For Reel


Before the Rain (1994)
July 30, 2016, 5:27 pm
Filed under: Reviews | Tags: , ,

Director: Milcho Manchevski
2.5 Stars
Before the RainBefore the Rain was a great success upon its release in 1994, winning the grand prize at the Venice Film Festival and earning an Academy Award nomination. It is undoubtedly a stylish, clever triptych of stories concerning the cycle of violence, but its contemporary importance at the time of release was likely what bloated its reputation. Director Milcho Manchevski is a man of images first and a humanist second—in this chilling film about ethnic conflict and war, one is prompted to gawk at the impeccable landscapes and exceedingly handsome, sexualized cast.
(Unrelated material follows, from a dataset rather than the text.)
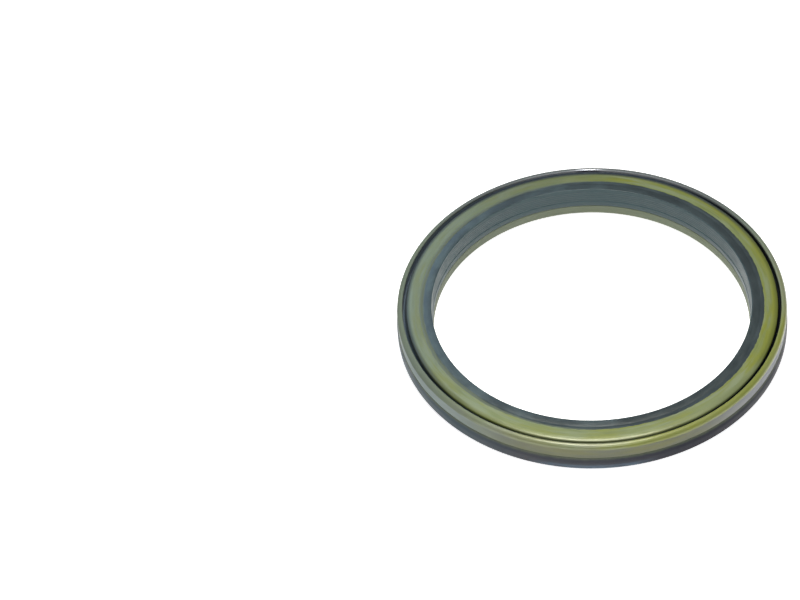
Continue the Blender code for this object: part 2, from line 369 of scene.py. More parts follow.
class SealFinishes(PropertyGroup):
    """Colours of the seal's finishes, some of them laid on as painted light and shade."""

    lacquer: colour_setting("Lacquer", "Olive bonding lacquer on the steel", (0.190, 0.225, 0.070))
    # Also laid by side as painted shading: stronger olive on the rim's near right and on the flange
    # edge's far right
    lacquer_thick_and_shading: colour_setting(
        "Thick lacquer", "The same lacquer where it ran together", (0.195, 0.215, 0.020)
    )
    # Also laid on the flange's near side and in a patch on its near right as a painted sheen
    lacquer_haze_and_sheen: colour_setting(
        "Lacquer haze", "Grey-green bloom on the lacquer", (0.230, 0.270, 0.165)
    )
    # Also laid round the flange's outer edge as painted shade
    lacquer_deep_and_shade: colour_setting(
        "Deep lacquer", "The same lacquer in small dark spots", (0.100, 0.120, 0.020)
    )
    band: colour_setting(
        "Outside band",
        "Lacquer that is rubbed thin on the outside band of the case",
        (0.205, 0.205, 0.118),
    )
    band_pale: colour_setting(
        "Pale outside band",
        "Outside band where the steel shows through most",
        (0.185, 0.190, 0.160),
    )
    # Slate of steel under thin lacquer, laid only on the rim's left and far side as a painted slate
    # reflection
    thin_lacquer_and_reflection: colour_setting(
        "Thin lacquer",
        "Slate colour of the steel under a thin coat of lacquer",
        (0.128, 0.165, 0.146),
    )
    # Painted shade on the flange's edge and on the rim's inner wall, on their dull side
    lacquer_shade: colour_setting(
        "Flange edge",
        "Dull slate of the flange's edge on the side where the lacquer is thin",
        (0.048, 0.062, 0.062),
    )
    # Painted shading: a duller grey-green laid on the flange's face towards the far left
    flange_left_shade: colour_setting(
        "Grey lacquer",
        "Grey-green of the flange's face where the lacquer is duller",
        (0.095, 0.108, 0.066),
    )
    # Worn slate of the rim, laid only on its far side as painted shade
    far_rim_wear_and_shade: colour_setting(
        "Slate rim", "Slate of the rim where the lacquer is rubbed off it", (0.105, 0.115, 0.130)
    )
    # Painted reflection: blue-grey laid on the left of the outside band
    band_left_reflection: colour_setting(
        "Dull outside band", "Blue-grey of the outside band on its dull side", (0.275, 0.335, 0.335)
    )
    # Painted reflection: lavender-grey laid on the right of the outside band
    band_right_reflection: colour_setting(
        "Bare outside band",
        "Lavender-grey of the outside band where it is nearly bare",
        (0.290, 0.300, 0.350),
    )
    # Painted light: laid on the gap's lining only on its left and far side, where light reaches into the
    # gap
    mouth: colour_setting(
        "Mouth lining", "Dark slate rubber that lines the mouth of the case", (0.080, 0.105, 0.135)
    )
    # Painted highlight on the near edge of the flange
    painted_flange_highlight: colour_setting(
        "Bright lacquer", "Pale line on the near edge of the flange", (0.520, 0.540, 0.360)
    )
    lip_shadow: colour_setting(
        "Lip shadow", "Rubber inside the gap, on its darkest side", (0.006, 0.007, 0.009)
    )
    cut_steel: colour_setting("Cut steel", "Bare steel of the rim's cut edge", (0.36, 0.38, 0.41))
    rubber: colour_setting(
        "Rubber", "Nitrile rubber of the jacket, the lining and the lips", (0.022, 0.031, 0.035)
    )
    # Painted reflection: slate laid on the jacket's left side
    jacket_left_reflection: colour_setting(
        "Left jacket", "Dull slate of the jacket on its left side", (0.070, 0.105, 0.128)
    )
    bore_rubber: colour_setting("Bore rubber", "Teal rubber in the bore", (0.040, 0.075, 0.085))
    jacket_rubber: colour_setting(
        "Jacket rubber", "The same rubber where it is clean, on the jacket", (0.024, 0.023, 0.037)
    )
    rubber_bloom: colour_setting(
        "Rubber bloom", "Pale blue-green bloom on the rubber", (0.062, 0.095, 0.105)
    )
    # Painted highlight: blue streaks low on the jacket's near side
    foot_highlight: colour_setting("Smear", "Blue smear on the foot of the jacket", (0.100, 0.150, 0.210))
    bore_band: colour_setting(
        "Bore band", "Dull lacquer on the sleeve's end band, inside the bore", (0.175, 0.200, 0.150)
    )
    rubber_film: colour_setting(
        "Rubber film", "Rubber that is thin enough for the lacquer to show", (0.105, 0.125, 0.080)
    )
    spring_steel: colour_setting(
        "Spring steel", "Drawn wire of the garter spring", (0.46, 0.46, 0.47)
    )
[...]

Rather than creating connections between the stories through the specific struggles of the characters involved, the film relies on the superficial things that bring them together, such as the presence of a repeated song. Ian Christie provides a compelling argument suggesting the influence of westerns on the film—when Rade Serbedzija is framed through a doorway, with the sun and a lone tree cast as silhouettes in the background, the image looks like a mythic shot from a Sam Peckinpah or John Ford film—but the way Manchevski sensationalizes the violence (including a cat bouncing through the air in a stream of bullets) seems inappropriate for the material. None of this is to say that aesthetic ambition and political messages are mutually exclusive, but Manchevski over-stylizes nearly every element of the film, drowning the timeliness of his message in a heavy-handed, emotionally disengaging aesthetic.